Daha açık bir ifade ile söylemek gerekirse, bir terör örgütüyle açıktan mücadele eden devletin derinlerindeki bir birim, aynı anda o terör örgütünün herhangi bir birimine el altından destek de verebilir.
Ya da, herhangi bir terör örgütü adına, taşeron yapmaya müsait bir başka odağı harekete geçirir ve zihinlerle birlikte ortalığı velveleye verir.
Esasen, Cumhuriyet’in kuruluşundan bu yana (hatta İttihat ve Terakki döneminde bile) milletin hizmetinde olması gereken bazı devlet imkânları sayesinde türlü kumpaslar kurulmuş, mizansen çatışmalar organize edilmiş, faili meçhul sayısız cinayete prim verilmiş, yahut revaç kazandırılmıştır.
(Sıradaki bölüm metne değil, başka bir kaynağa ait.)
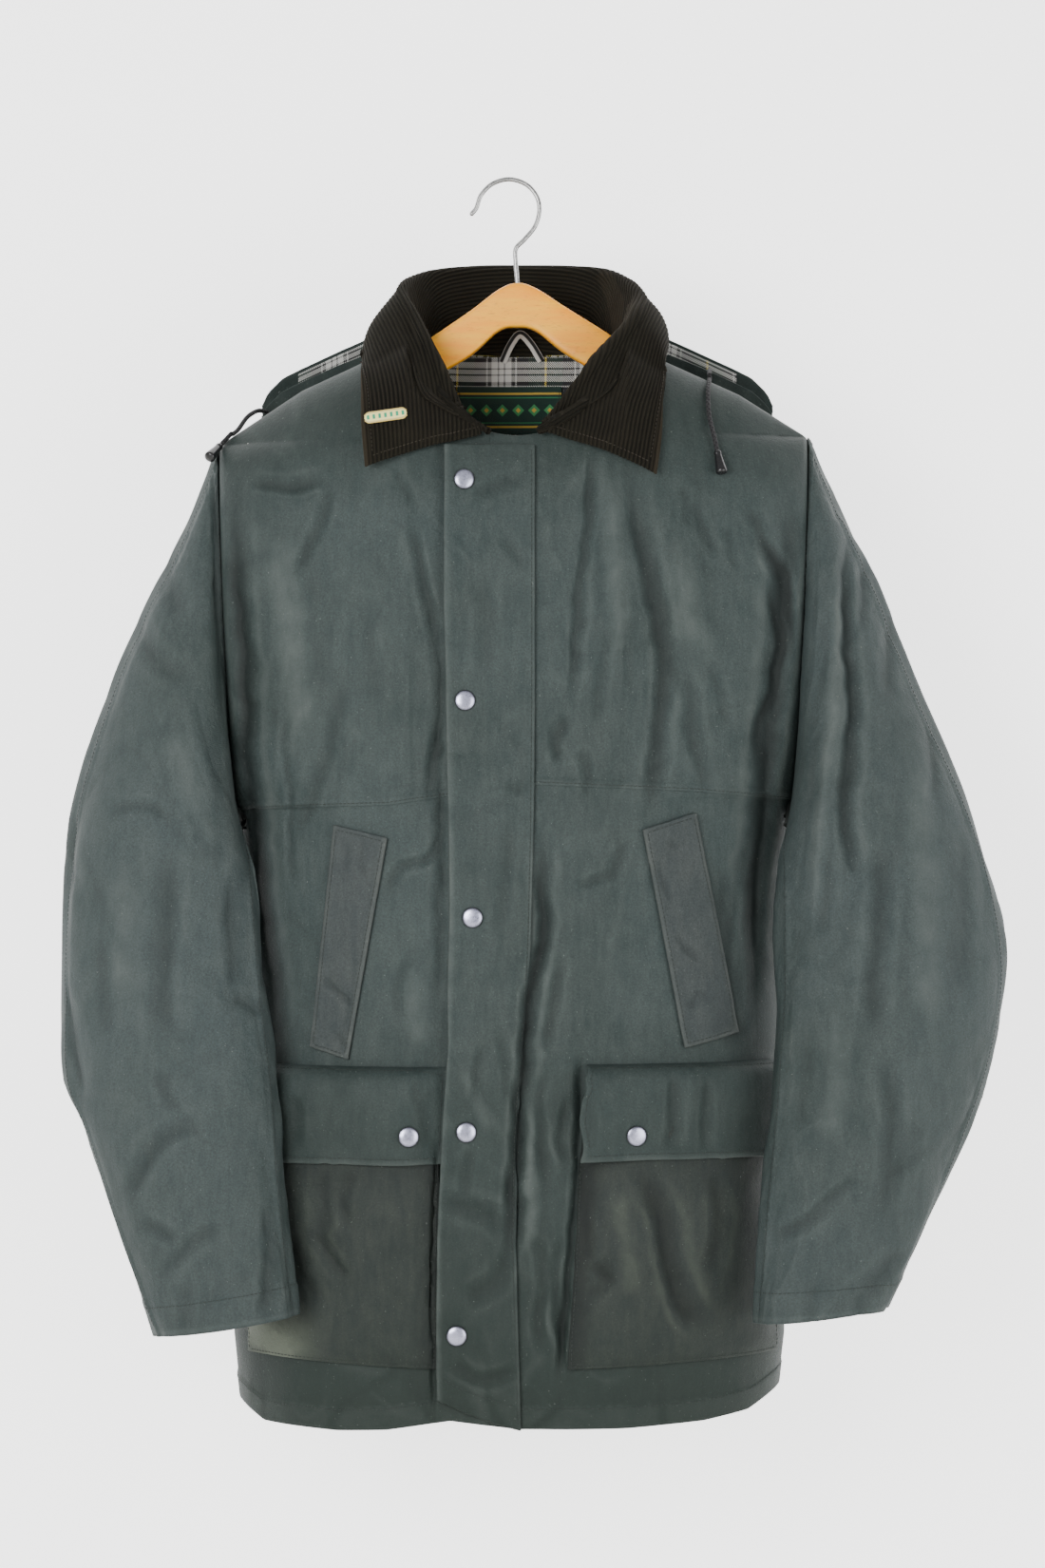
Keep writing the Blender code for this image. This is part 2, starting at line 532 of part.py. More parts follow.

31 Mart Vak’ası, Serbestî gazetesi sahibi Hasan Fehmi ile başlayan muhaliflere yönelik tetikçilik vak’aları, M. Şevket Paşa cinayeti, 1923’ten sonra Ali Şükrü Bey cinayeti, Şeyh Said ve Menemen Hadisleleri, Terakkiperver Cumhuriyet ile Serbest Fırka mensuplarının başına gelenler, hep ardı-arkası karanlıkta kalan ve ciddi şüphelere sebebiyet veren hadiseler zincirinin şaibeli halkalarıdır.
Bu tür olayların arkasında, kimin öncelikli menfaati varsa, onun durduğu en kuvvetli ihtimal....
Ama, biz yine de temenni edelim ki, bugün ve bundan sonra bu türden karanlık senaryolar artık sahnelenemesin, onlara meydan ve fırsat verilmesin.